-- Begin --

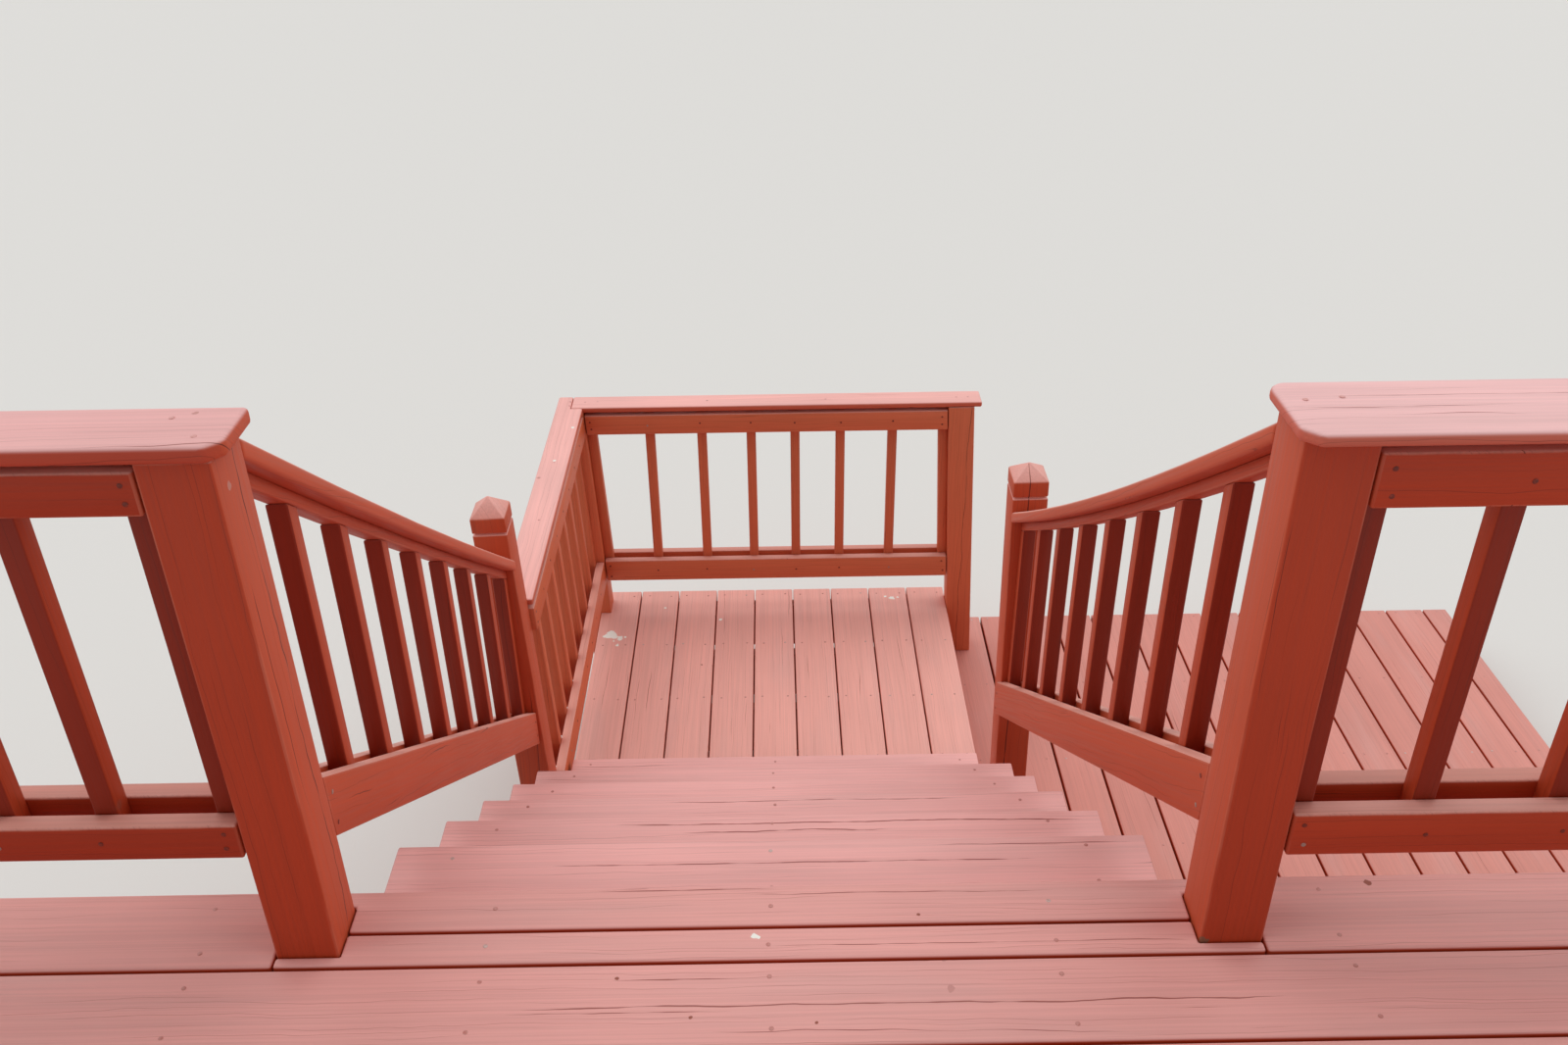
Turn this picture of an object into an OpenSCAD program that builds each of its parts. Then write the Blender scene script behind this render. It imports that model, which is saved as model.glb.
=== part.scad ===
// Wooden deck stairs: a flight of six plank treads from a raised deck down to a
// landing, with a low deck beside it, post and baluster guards and curved handrails.
// The flight runs along +Y, and the origin is on the ground under the middle of it all.

/* [Lumber] */
// Thickness of deck boards, treads and frame lumber
plank_t = 38; // [30:1:45]
// Width of a deck board
plank_w = 140; // [120:1:160]
// Gap between deck boards
plank_gap = 4.5; // [3:0.5:8]
// Side of a square post
post_w = 89; // [80:1:100]
// Side of a square baluster
baluster_w = 32; // [24:1:40]
// Depth of the stair's bottom rails
rail_h = 89; // [70:1:100]
// Width of the strip nailed beside each post
nailer_w = 38; // [12:1:40]

/* [Flight] */
// Height of one step
rise = 200; // [160:1:210]
// Steps between the landing and the deck
deck_steps = 7; // [5:1:9]
// Distance from one nosing to the next
run = 276.5; // [260:0.5:290]
// Distance from the deck's edge to the first nosing
first_nosing = 299; // [290:1:310]
// How far a tread stands past its stringer's plumb cut
nosing = 10; // [4:1:16]
// Clear width between the posts
open_w = 1220; // [1000:1:1400]
// Gap between the two planks of a tread
tread_gap = 3; // [2:0.5:6]
// Depth of the plank that the stringers are cut from
stringer_h = 286; // [270:1:300]
// Distance from a post's inner face to an outer stringer
stringer_in = 40; // [20:1:80]

/* [Deck] */
// Rows of deck boards
deck_rows = 10; // [6:1:12]
// Depth of the deck's joists and rim
joist_h = 235; // [184:1:286]
// Depth of the board below the rim that carries the stringers
header_h = 184; // [150:1:235]
// How far the rim's face stands past the boards
rim_out = 7; // [2:1:12]
// Distance between joists
joist_pitch = 406; // [380:1:420]
// Clear length of one guard bay
bay = 1845; // [1500:1:2000]
// Width of the narrow strip at the top of the flight
strip_w = 78; // [60:1:90]
// Clearance of a board round a post
notch_gap = 2; // [1:0.5:4]

/* [Deck guard] */
// Height of the guard above the deck, left and right guard
guard_h = [815, 818]; // [750:1:1000]
// Width of the guard's cap board, left and right guard
cap_w = [105, 140]; // [95:1:150]
// Thickness of the guard's cap board, left and right guard
cap_t = [22, 17]; // [15:1:38]
// How far a cap stands past its post, left and right guard
cap_over = [16, 11]; // [5:1:30]
// Size of the clipped near corner of a cap
cap_clip = 20; // [10:1:45]
// Radius of the round far corner of a cap, left and right guard
cap_round = [6, 22]; // [5:1:40]
// Gap between a cap and the rails under it, left and right guard
cap_gap = [12, 20]; // [0:1:25]
// Depth of the guard's rails, left and right guard
guard_rail_h = [58, 73]; // [50:1:100]
// Gap between a rail's end and its post
end_gap = 3; // [0:0.5:8]
// Height of the bottom rail's top edge above the deck, left and right guard
rail_up = [248, 236]; // [180:1:300]
// First baluster from the upper post, left and right guard
first_baluster = [185, 187]; // [100:1:200]
// Distance between balusters, left and right guard
baluster_pitch = [138, 184]; // [110:1:200]

/* [Stair rails] */
// Near face of the lower posts from the deck's edge
post_y = 1485; // [1420:1:1550]
// Height of the lower post's eaves above the landing, left and right
post_up = [1161, 1242]; // [1100:1:1300]
// How far outward the lower post's foot has moved, left and right
foot_out = [6, 28]; // [0:1:40]
// How far outward the lower post's eaves have moved, left and right
eaves_out = [59, 0]; // [0:1:80]
// How far outward the stair's rails end at the lower post, left and right
rail_out = [45, 0]; // [0:1:60]
// Height of the hipped top above its eaves, left and right
hip_h = [44, 35]; // [10:1:50]
// Distance from the eaves to the saw groove
groove_down = 45; // [30:1:60]
// Width and depth of the saw groove
groove = 6; // [2:0.5:8]
// Thickness of the curved handrail
handrail_t = 25; // [20:1:38]
// Depth of the curved rail under the handrail
subrail_h = 20; // [15:1:60]
// Handrail's top below the guard's top at the upper post, left and right
handrail_start = [36, 39]; // [30:1:60]
// Handrail's top below the lower post's eaves, left and right
handrail_end = [125, 86]; // [80:1:140]
// Sag of the handrail under a straight line, left and right
sag = [12, 26]; // [10:1:40]
// Bottom rail's top edge above the deck at the upper post
stair_rail_up = 252; // [200:1:260]
// Bottom rail's top edge below the lower post's eaves
stair_rail_end = 623; // [560:1:640]
// Balusters in a stair rail
stair_balusters = 8; // [6:1:9]

/* [Landing] */
// Far edge of the landing from the deck's edge
landing_far = 2880; // [2800:1:3000]
// Depth of the landing's rim
landing_rim_h = 184; // [170:1:235]
// Boards past the landing's far rim
landing_over = 17; // [5:1:30]
// Joists inside the landing
landing_joists = 3; // [2:1:5]
// Near face of the landing's guard posts from the landing's far edge
guard_in = 144; // [100:1:200]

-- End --

**Exercise directions:** Extract exactly the leading lines of the data, stopping at and including the line with "middle of it all.".

**Output of the task:**
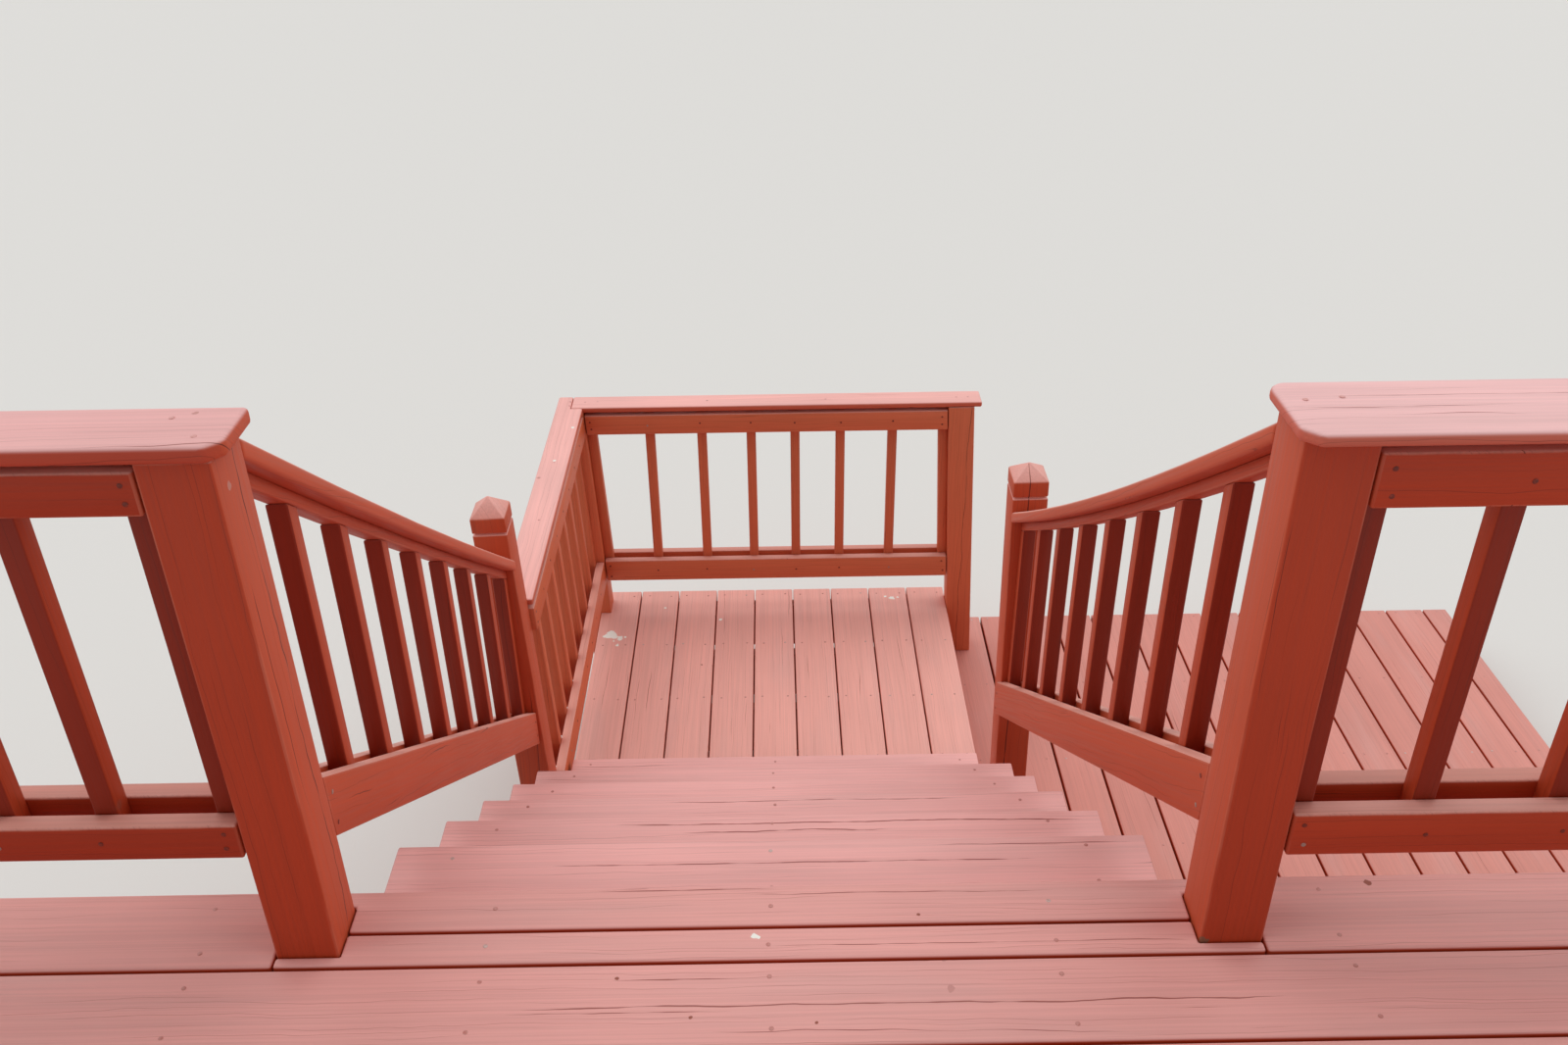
Turn this picture of an object into an OpenSCAD program that builds each of its parts. Then write the Blender scene script behind this render. It imports that model, which is saved as model.glb.
=== part.scad ===
// Wooden deck stairs: a flight of six plank treads from a raised deck down to a
// landing, with a low deck beside it, post and baluster guards and curved handrails.
// The flight runs along +Y, and the origin is on the ground under the middle of it all.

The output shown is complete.